→ **WHAT YOU SHOULD DO**
Take the entries below and reproduce them word for word.

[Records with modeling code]
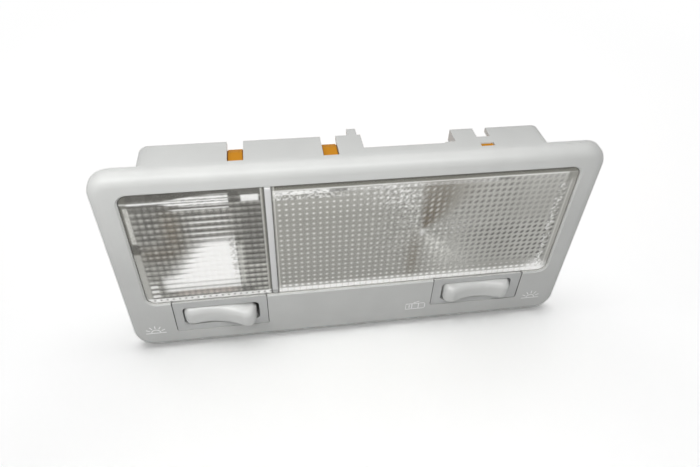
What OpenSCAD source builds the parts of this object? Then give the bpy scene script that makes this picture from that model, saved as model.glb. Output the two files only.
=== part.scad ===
// Car dome light: a reading lamp and a main lamp behind one bezel with two rocker switches.
// X runs along the bezel, Y from the face into the headliner, Z up the short side.
// The origin is the centre of the opening in the headliner, on the seat plane of the rim.

/* [Bezel] */
// Length of the bezel
bezel_w = 190; // [184:1:210]
// Height of the bezel
bezel_h = 91.6; // [89:0.2:100]
// Depth of the rim, from the face to the headliner
rim_d = 6; // [5.8:0.1:8]
// Wall of the bezel
bezel_t = 2.4; // [2.2:0.1:2.8]
// Corner radius of the bezel, seen from the front
corner_r = 9; // [9:0.2:11]
// Radius of the rolled front edge
roll_r = 4.4; // [3:0.1:4.4]

/* [Lens opening] */
// Width of the bezel's border beside the opening
side_border = 9.7; // [8:0.1:12]
// Height of the border above the opening
top_border = 8.3; // [7.3:0.1:9.8]
// Height of the border under the switches
low_border = 9.6; // [8.6:0.1:10.6]
// Corner radius of the opening
open_r = 4; // [3:0.1:5]
// Chamfer around the opening's front edge
open_chamfer = 0.7; // [0.3:0.1:0.9]
// Width of the reading lamp's part of the opening
reading_w = 50.6; // [46:0.1:54]
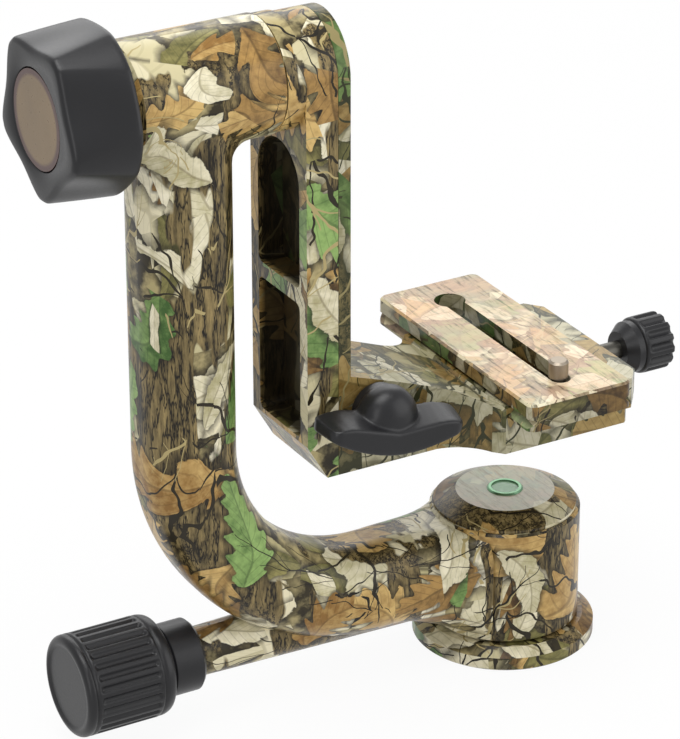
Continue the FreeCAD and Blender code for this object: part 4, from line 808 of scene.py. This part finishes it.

→ **WRITTEN SOLUTION**
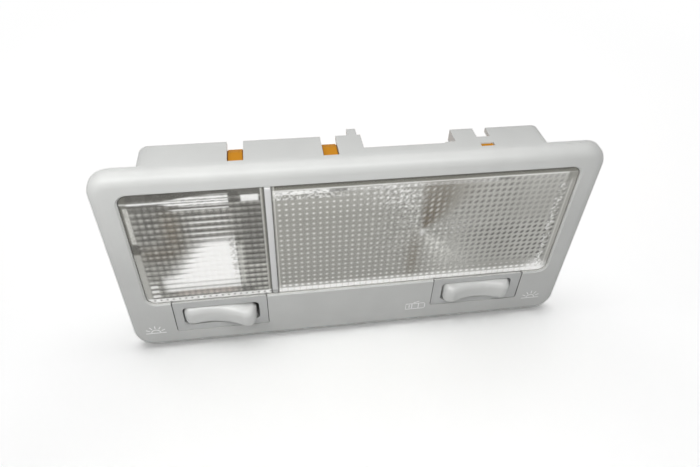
What OpenSCAD source builds the parts of this object? Then give the bpy scene script that makes this picture from that model, saved as model.glb. Output the two files only.
=== part.scad ===
// Car dome light: a reading lamp and a main lamp behind one bezel with two rocker switches.
// X runs along the bezel, Y from the face into the headliner, Z up the short side.
// The origin is the centre of the opening in the headliner, on the seat plane of the rim.

/* [Bezel] */
// Length of the bezel
bezel_w = 190; // [184:1:210]
// Height of the bezel
bezel_h = 91.6; // [89:0.2:100]
// Depth of the rim, from the face to the headliner
rim_d = 6; // [5.8:0.1:8]
// Wall of the bezel
bezel_t = 2.4; // [2.2:0.1:2.8]
// Corner radius of the bezel, seen from the front
corner_r = 9; // [9:0.2:11]
// Radius of the rolled front edge
roll_r = 4.4; // [3:0.1:4.4]

/* [Lens opening] */
// Width of the bezel's border beside the opening
side_border = 9.7; // [8:0.1:12]
// Height of the border above the opening
top_border = 8.3; // [7.3:0.1:9.8]
// Height of the border under the switches
low_border = 9.6; // [8.6:0.1:10.6]
// Corner radius of the opening
open_r = 4; // [3:0.1:5]
// Chamfer around the opening's front edge
open_chamfer = 0.7; // [0.3:0.1:0.9]
// Width of the reading lamp's part of the opening
reading_w = 50.6; // [46:0.1:54]
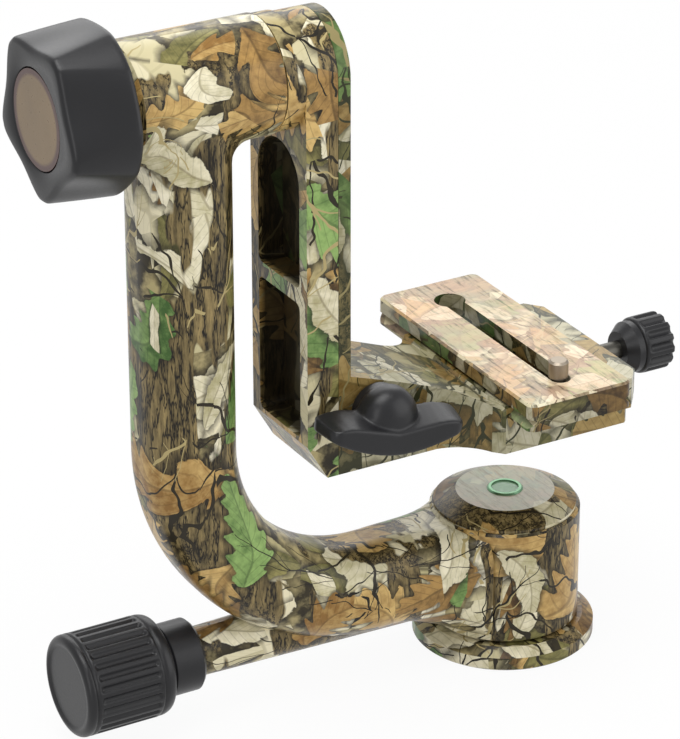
Continue the FreeCAD and Blender code for this object: part 4, from line 808 of scene.py. This part finishes it.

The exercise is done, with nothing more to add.